Une personne pédophile ne sautera pas automatiquement sur tout enfant qu’il voit, précise M. Bellemare.

«Les gens ont peur que des pédophiles extérieurs s’en prennent à leurs enfants, mais ils ne se préoccupent pas de ceux qui les côtoient. Pourtant, d’après des statistiques du gouvernement du Québec (2008), le délinquant connaissait la victime dans près de 89% des agressions sexuelles commises à l’égard d’un enfant.»

Abusés eux-mêmes

Le but de la thérapie est d’amener des modifications à la structure du pédophile. Pour ce faire, les intervenants tentent de lui faire constater ce qui l’a mené à être attiré par des mineurs. Une fois que le cheminement est trouvé et accepté, les intervenants peuvent commencer à travailler sur la structure de la personne.
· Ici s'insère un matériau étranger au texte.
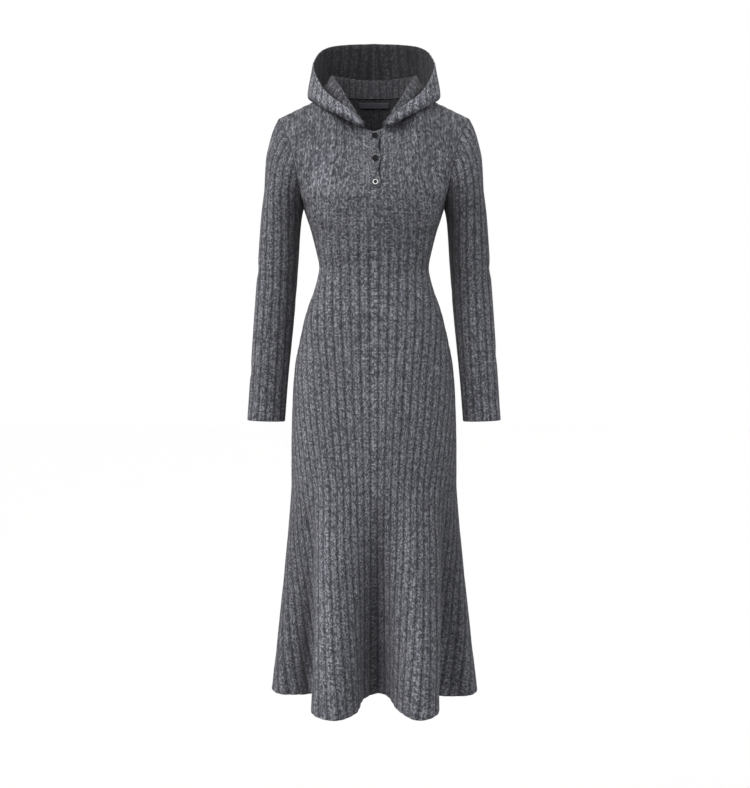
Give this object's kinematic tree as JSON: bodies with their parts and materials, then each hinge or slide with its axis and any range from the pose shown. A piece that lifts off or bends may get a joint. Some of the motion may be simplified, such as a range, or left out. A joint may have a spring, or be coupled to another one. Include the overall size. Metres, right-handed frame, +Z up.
{
  "type": "sweater dress",
  "caption": "Long-sleeved full-length sweater dress in wide rib knit with a hood worn down, a short buttoned placket, a fitted waist and a fluted hem, in worn shape.",
  "frame": {"origin": "midway between the two shoulder neck points, where the wearer's shoulders hold the dress up", "axes": "+Z up, the front faces -Y, +X to the viewer's right from the front"},
  "size_m": [0.4944, 0.3131, 1.3073],
  "materials": {
    "knit": "marled charcoal rib knit, matt",
    "label": "woven, plain",
    "button_dark": "satin",
    "button_pale": "glossy"
  },
  "bodies": {
    "root": {"front": "knit", "back": "knit", "sleeve_left": "knit", "sleeve_right": "knit", "hood_left": "knit", "hood_right": "knit", "placket": "knit", "button_1": "button_dark", "button_2": "button_dark", "button_3": "button_pale", "label": "label"}
  },
  "joints": []
}
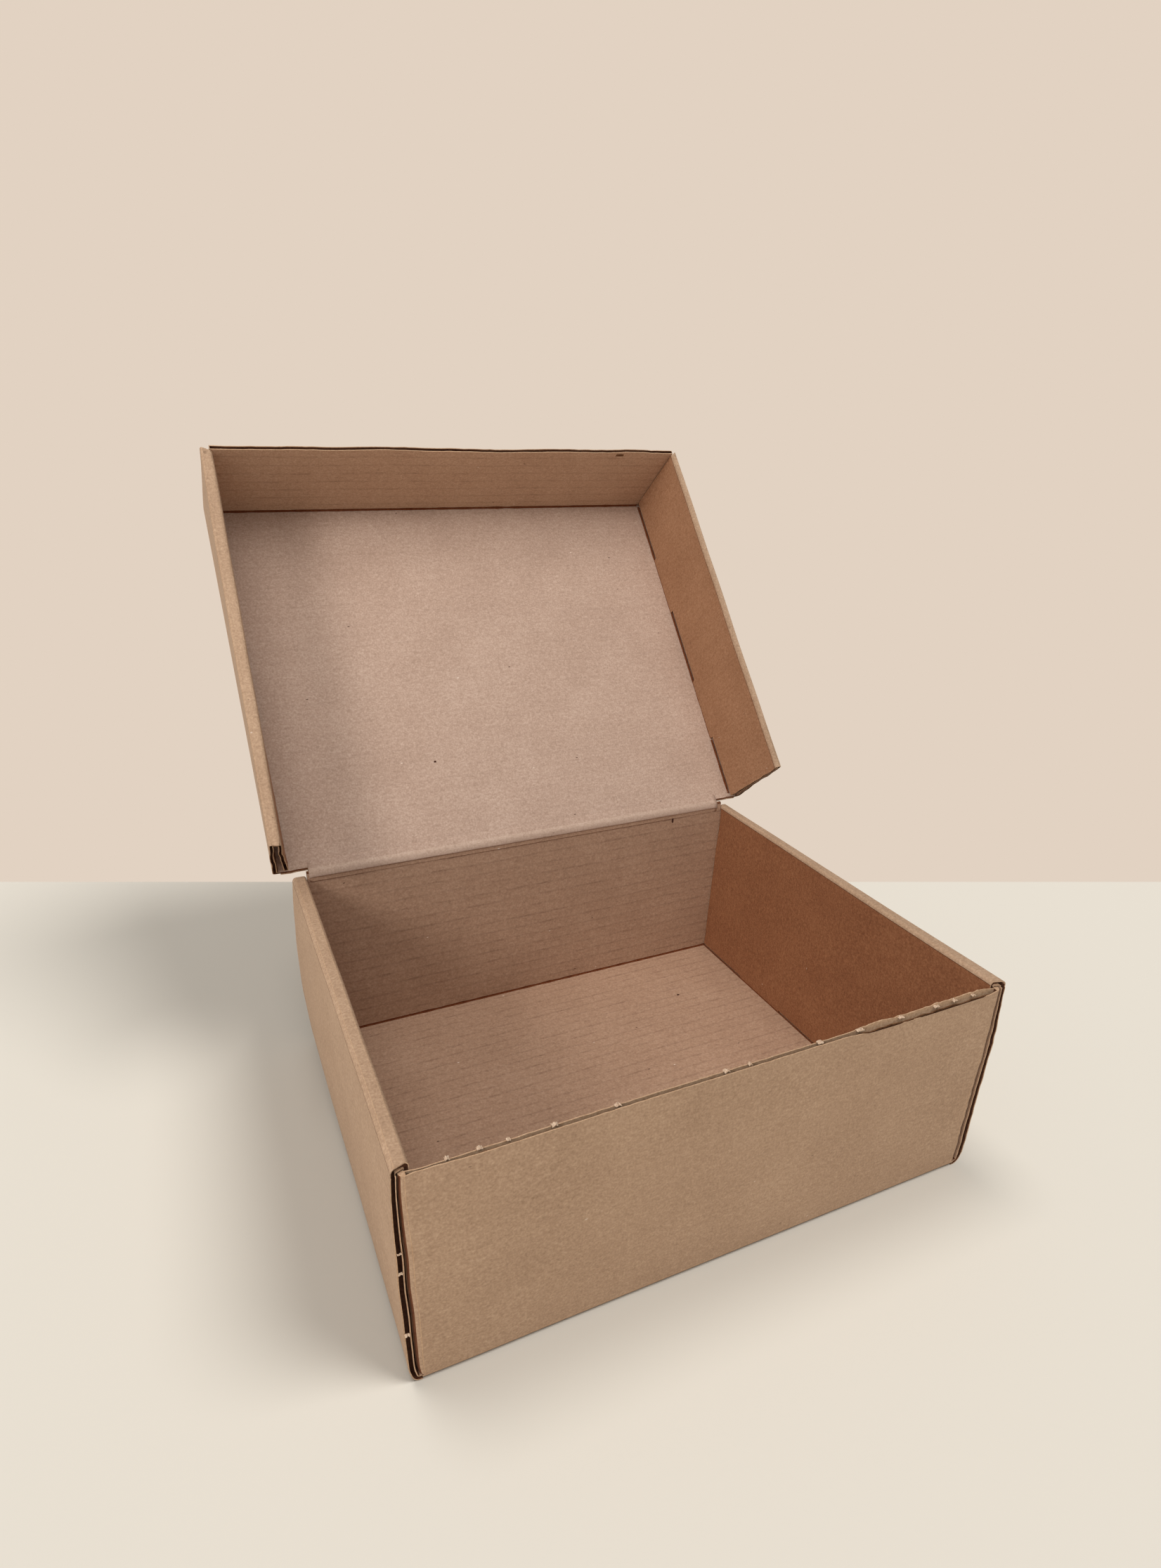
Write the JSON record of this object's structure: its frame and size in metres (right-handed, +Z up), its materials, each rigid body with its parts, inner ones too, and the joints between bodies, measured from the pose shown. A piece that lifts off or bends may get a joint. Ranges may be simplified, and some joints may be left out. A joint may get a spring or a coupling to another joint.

«Ça tombe souvent dans des histoires morbides. C’est que les deux tiers des délinquants sexuels ont été abusés eux-mêmes étant jeunes. Mais il serait faux de croire que tous ceux qui ont été agressés deviennent délinquants. S’ils avaient été aidés pendant leur détresse, peut-être ne seraient-ils pas devenus des agresseurs», souligne Daniel Bellemare.

À la Maison Radisson, on base la thérapie sur la programmation neurolinguistique, ce qui ramène au fonctionnement même du cerveau humain.

«Prenons un bébé en exemple. Tout ce qu’il fait, il l’a vu, imaginé et reproduit, jusqu’à ce que ça devienne un automatisme. C’est le même principe quand on évalue l’évolution psychosexuelle de quelqu’un. Ça nous amène à trouver des façons différentes de travailler avec eux. Une fois que c’est trouvé, on peut alors amener le patient à créer un automatisme contraire en répétant, répétant et répétant», explique M. Bellemare.

Comme enfiler des bobettes!

Mais ce n’est pas évident de moduler un changement sur un automatisme.

M. Bellemare illustre la chose bien simplement: «C’est comme enfiler des sous-vêtements en commençant par l’autre jambe. On est mal à l’aise, on a l’impression d’avoir l’air fou. Juste de changer une simple séquence comme de mettre des sous-vêtements nous déséquilibre. Qu’on ne me dise pas que ça prend six mois pour un délinquant sexuel! Dans son cas, ce n’est pas qu’une séquence à laquelle il faut s’attaquer: c’est toute une histoire à modifier.»

Le temps de thérapie de chaque personne est différent. Certains peuvent même passer jusqu’à cinq ans dans la maison de transition.

Inceste

Si l’on se fie aux dernières statistiques du Service correctionnel du Canada, la thérapie menant à la réhabilitation en société porte fruit.

Le taux de récidive des pédophiles passerait de 16% pour celui qui n’a pas suivi de thérapie à 8% pour celui qui en a suivi une. Ce sont dans les cas d’inceste que le taux de récidive est le plus bas.

Sans prise en charge en thérapie, le taux de récidive des délinquants sexuels serait d’environ 35%.

 

Histoire de l’intervention sociale à Trois-Rivières

Fondée en 1975, la Maison Radisson a été l’une des premières maisons du genre au Québec à accepter les cas de meurtres. Le programme pour délinquants sexuels est apparu en 1991. La mission de l’organisme est de combler la «zone grise» de la population, c’est-à-dire ceux qui n’ont ni leur place en prison ni dans la société et qui sont refusés par les hôpitaux. «Ici, on accueille les personnes qui sont gérables socialement. On n’a pas de cas très lourds», précise Daniel Bellemare.

Au Québec, l’Institut Philippe-Pinel a été l’un des pionniers dans le traitement de la délinquance sexuelle.